For investors, the move is significant. A quick commerce IPO would force price discovery in a sector built on heavy upfront spending and thin per-order margins. Public markets are increasingly demanding clearer paths to sustainable cash generation.
Founded in 2021, Zepto operates in the “10-minute delivery” segment. The model has reshaped how urban consumers buy groceries and small electronics.
Zepto says it offers more than 45,000 products. This breadth supports larger basket sizes but increases complexity across picking, inventory management, and spoilage control.
The confidential route gives Zepto flexibility. It allows the company to refine deal structure and timing with regulators before a full public launch. This can reduce execution risk if market conditions change.
Public-market scrutiny shifts to unit economics
Quick commerce grew by promising speed and convenience. Public investors, however, focus on economics rather than growth alone.
Key metrics under scrutiny include:
- Contribution margin per order
- Delivery density and rider utilization
- Warehouse productivity
- Promotional and marketing intensity
The model depends on dense fulfillment hubs, frequent deliveries, and aggressive discounts. When competitors match pricing, margins compress quickly.

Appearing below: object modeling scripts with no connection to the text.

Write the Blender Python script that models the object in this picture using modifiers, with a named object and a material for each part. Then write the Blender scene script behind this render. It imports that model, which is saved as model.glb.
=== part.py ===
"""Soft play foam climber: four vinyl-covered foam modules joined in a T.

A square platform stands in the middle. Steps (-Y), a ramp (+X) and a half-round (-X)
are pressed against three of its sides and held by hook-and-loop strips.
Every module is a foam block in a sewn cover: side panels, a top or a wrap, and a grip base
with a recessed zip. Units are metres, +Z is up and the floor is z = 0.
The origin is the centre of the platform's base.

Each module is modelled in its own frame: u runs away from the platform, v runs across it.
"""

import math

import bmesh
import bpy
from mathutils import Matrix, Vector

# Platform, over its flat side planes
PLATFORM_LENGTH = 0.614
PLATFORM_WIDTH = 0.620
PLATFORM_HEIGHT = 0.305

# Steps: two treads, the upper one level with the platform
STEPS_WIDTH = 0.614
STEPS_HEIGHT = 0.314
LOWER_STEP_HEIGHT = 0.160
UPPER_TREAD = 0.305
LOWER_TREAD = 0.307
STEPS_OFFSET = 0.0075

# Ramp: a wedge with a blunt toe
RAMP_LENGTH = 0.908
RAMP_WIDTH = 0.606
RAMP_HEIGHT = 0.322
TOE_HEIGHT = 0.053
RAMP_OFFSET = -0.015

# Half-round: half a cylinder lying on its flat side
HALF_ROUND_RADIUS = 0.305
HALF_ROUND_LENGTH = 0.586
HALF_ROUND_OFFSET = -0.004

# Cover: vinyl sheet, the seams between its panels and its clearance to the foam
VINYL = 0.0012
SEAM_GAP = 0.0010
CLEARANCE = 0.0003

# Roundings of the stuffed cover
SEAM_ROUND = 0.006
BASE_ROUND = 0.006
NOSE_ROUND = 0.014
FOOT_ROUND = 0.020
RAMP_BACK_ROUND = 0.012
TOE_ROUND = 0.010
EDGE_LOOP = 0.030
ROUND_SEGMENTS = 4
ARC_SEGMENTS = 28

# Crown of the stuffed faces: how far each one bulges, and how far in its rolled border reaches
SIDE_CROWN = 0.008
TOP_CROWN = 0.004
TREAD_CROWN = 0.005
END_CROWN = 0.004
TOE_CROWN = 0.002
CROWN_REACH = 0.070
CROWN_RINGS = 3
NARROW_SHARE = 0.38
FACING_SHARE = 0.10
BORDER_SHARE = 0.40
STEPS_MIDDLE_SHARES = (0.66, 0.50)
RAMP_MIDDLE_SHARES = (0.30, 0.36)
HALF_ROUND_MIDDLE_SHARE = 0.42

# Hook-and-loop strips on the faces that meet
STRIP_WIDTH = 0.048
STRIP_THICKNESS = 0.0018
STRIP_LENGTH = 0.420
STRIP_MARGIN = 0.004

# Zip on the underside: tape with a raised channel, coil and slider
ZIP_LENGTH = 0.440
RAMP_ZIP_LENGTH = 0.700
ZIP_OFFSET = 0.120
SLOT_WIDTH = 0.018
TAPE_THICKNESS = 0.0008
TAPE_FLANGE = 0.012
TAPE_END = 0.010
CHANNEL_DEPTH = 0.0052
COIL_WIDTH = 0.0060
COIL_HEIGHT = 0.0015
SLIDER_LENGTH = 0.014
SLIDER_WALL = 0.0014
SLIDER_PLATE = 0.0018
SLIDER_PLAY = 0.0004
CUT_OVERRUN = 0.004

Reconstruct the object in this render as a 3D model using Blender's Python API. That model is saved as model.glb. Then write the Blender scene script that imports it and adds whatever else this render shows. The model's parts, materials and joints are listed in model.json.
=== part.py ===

A public filing increases pressure to demonstrate repeatable profitability at scale. Investors want proof that incremental orders improve economics, not just revenue.
This scrutiny can spill over into listed Indian tech stocks. It influences how valuation multiples are applied to long-duration growth stories.
Listed peers face immediate valuation read-throughs
A Zepto listing would create clearer public-market comparables. The most direct exposure sits with platforms behind Instamart and Blinkit.
Public investors often trade the sector as a basket. One company’s margin narrative can reset expectations for peers.
Two outcomes matter:
- If Zepto is marketed as growth-heavy and cash-burning, risk premiums may rise
- If it shows improving margins and disciplined expansion, the sector could see a re-rating
The spread between “growth” and “quality” within India’s consumer internet space would likely narrow or widen accordingly.
Competition widens beyond the early trio
The market is no longer limited to three players.
Flipkart is scaling its quick-delivery offering, Flipkart Minutes. Amazon is also expanding rapid delivery through micro-fulfillment sites across India.
More deep-pocketed entrants increase competitive pressure. Price wars may last longer, keeping customer acquisition costs elevated into 2026.
For public markets, competition reshapes earnings assumptions:
- Faster delivery improves service levels
- Broader assortments raise fixed costs
- Profitability becomes more sensitive to utilization rates
The Swiggy Instamart and Blinkit dynamic remains a key valuation variable. It will determine whether pricing discipline emerges or subsidies persist.
Deal size and prior valuation set a benchmark
Zepto’s most recent funding round in October 2025 raised $450 million. It valued the company at roughly $7 billion.
That valuation is a reference point for late-stage venture portfolios. An IPO sized around ₹110 billion focuses attention on:
- The mix of primary versus secondary shares
- The level of dilution investors are asked to absorb
- How much capital is earmarked for continued expansion
The implications extend beyond one stock. A well-priced IPO could lift sentiment for other private tech firms considering Indian listings in 2026.
Cautious pricing, however, could reset private valuations lower. That would make late-stage funding more expensive and tighten liquidity for capital-dependent firms.
Liquidity and allocation effects may spill over
Large consumer-tech IPOs can temporarily absorb domestic liquidity. This is especially true if retail participation is strong and institutions rebalance portfolios.
Short-term effects may include:
- Pressure on adjacent growth stocks
- Sector rotation by domestic funds
- Volatility around the listing period
For foreign investors, the key question is whether the IPO expands India’s investable consumer internet universe without raising governance or profitability concerns.
A stable debut could support inflows into India-focused funds. A volatile one could increase hedging demand and widen valuation discounts.
Policy and operating risks remain material
Quick commerce faces regulatory and operational risks that can shift costs quickly.
Areas of concern include:
- Rider safety and labor compliance
- Insurance and staffing expenses
- Inventory quality and returns risk
Inventory-heavy models are vulnerable to shrink, especially in perishables. Rising shrink directly pressures margins.
Markets tend to discount businesses where growth requires proportional increases in headcount and physical infrastructure. Dense fulfillment networks also increase sensitivity to:
- City-level regulations
- Labor availability
- Urban real estate constraints
What investors will watch as 2026 approaches
The base case is a staged IPO process. Zepto is likely to use the confidential filing to fine-tune disclosures before launching a full roadshow in 2026.
Under this scenario, investors will focus on:
- Reported unit economics
- Cohort behavior and retention
- The intensity of competitive discounting
An upside case would show faster hub ramp-ups, higher delivery density, and more targeted promotions. That would allow margins to expand alongside growth.
A downside case involves escalating subsidies from larger rivals. Sustained cash burn would increase the sector’s risk premium and pressure listed peers.